A–215. Following article was published in the Central News Agency’s English Service on August 22, 1948:

[Page 427]

“President Chiang Kai-shek issued a statement on the current situation and recent important Government measures this afternoon. The statement reads as follows:

[‘]I cannot help recalling how immediately after V–J Day,70 our people all entertained fervent hopes of a quick economic recovery and of better days for everybody. I also remember having devoted a great deal of my time and thought to matters concerning the formulation of concrete reconstruction plans and to the training of personnel. My earnest wish then was to strive together with the rest of the nation to translate the Three People’s Principles into action.

Three years have elapsed since the war ended. Had it not been for the Communist rebellion, we would have achieved considerable progress in our recovery and reconstruction efforts under conditions of peace and stability such as other democratic nations have done. However, this is not what the Communists wanted to see happen. In pursuance of premeditated schemes, they have done everything in their power to jeopardize our sovereignty and territorial integrity, to undermine the foundation of our unity and independence, to besmear our glorious history as a victorious power, equality in the community of nations. Their policy has been one of armed uprising and merciless slaughter of the people. This explains the chaos and sufferings in our country today.

Although in launching their all-out rebellion, the Communists have taken full advantage of our post-war economic dislocation and general weariness after a long war, they have failed during the last three years in their conspiracy against our nation and against the livelihood of the people. This being the case, one can be sure that they will never succeed in selling out our nation, no matter how much longer they may try.

In the past year, the Communists have mobilized all human and material resources in their areas in a determined effort against the Government. They have hoped to win support for their rebellion by “land revolution,” and wherever such support was not forthcoming, by “class struggle” and other methods of intimidation. But subsequent events have proved that the Communists’ so-called “one-year plan” has failed. Not only their military adventures have fallen short of their objectives, but they have also suffered the consequences of their own ruthless “class struggles”. Peoples in Communist areas have risen in revolt because the Communists have brought on famine and starvation.

To cover up their failure, the Communist[s] have launched political offensive by instigating students in Government areas to open a “second [Page 428] front” for them. As part of this scheme, their agents have started the so-called “anti-war” movement. This was nothing but another attempt to create disturbances in Government areas.

The gullible few taken in by the Communists and fellow-travellers have in concert put all the blame on the Government for conditions resultant from Communist terrorist methods. They have gone to the extent of accusing the Government of manufacturing “civil war”. They have overlooked the fact that the Government’s rebellion-suppression campaign aims at protecting the sovereignty and territorial integrity of our country and at preserving our national independence and freedom. In reality, the present campaign is but the continuation of our earlier War of Resistance against Japanese aggression.

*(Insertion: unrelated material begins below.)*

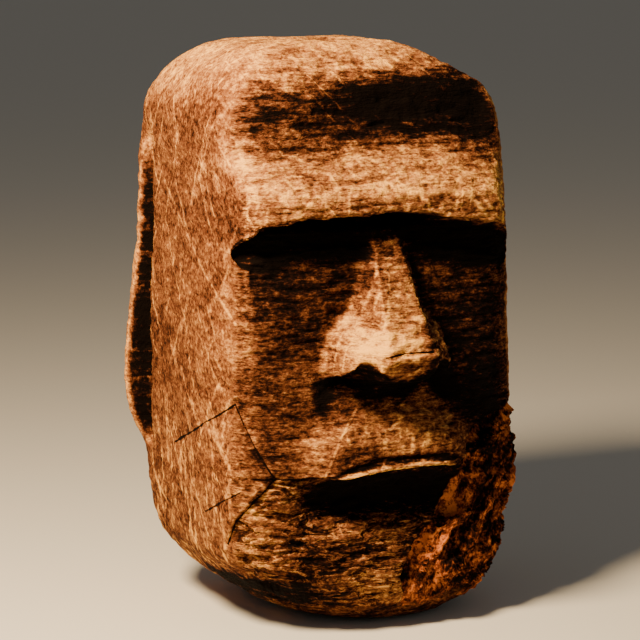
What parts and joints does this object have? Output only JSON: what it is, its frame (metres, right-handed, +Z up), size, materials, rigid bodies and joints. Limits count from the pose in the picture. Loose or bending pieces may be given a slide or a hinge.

So long as our unity and independence remain to be secured and so long as there are people in the Communist areas to be delivered from agony, our patriotic citizens, both in and outside of our armed forces, cannot rest, for they are duty bound to press this campaign to its victorious conclusion. Otherwise, not only our people would be unable to preserve their fruits of victory won with bloodshed and great sacrifices in the eight years of war, but the entire nation would meet with an irrevocable fate of enslavement.

Despite all difficulties, the Government has not ceased its reconstruction efforts just because there is a military campaign under way. At this juncture, the Fapi has reached a stage of malignant inflation. In view of its far-reaching effect on the national economy and the people’s livelihood, the Government has resolutely reformed the currency in order to achieve economic stability. The decision to issue the Gold Yuan Notes was reached only after the most careful considerations. An adequate reserve has been set aside to back them. Meanwhile detailed plans have been mapped out for financial reorganization and economic control to ensure the success of the reform. I am firmly resolved that the four sets of financial and economic emergency measures will be enforced to the letter.

It should be realized that henceforth progress in national reconstruction and economic stability will both be predicated on a stable currency. Therefore, I hope all patriotic citizens will lend their unanimous support to the new monetary system. Furthermore, it should be stressed that this latest currency reform will pave the way for subsequent financial reorganization and stability in the people’s livelihood.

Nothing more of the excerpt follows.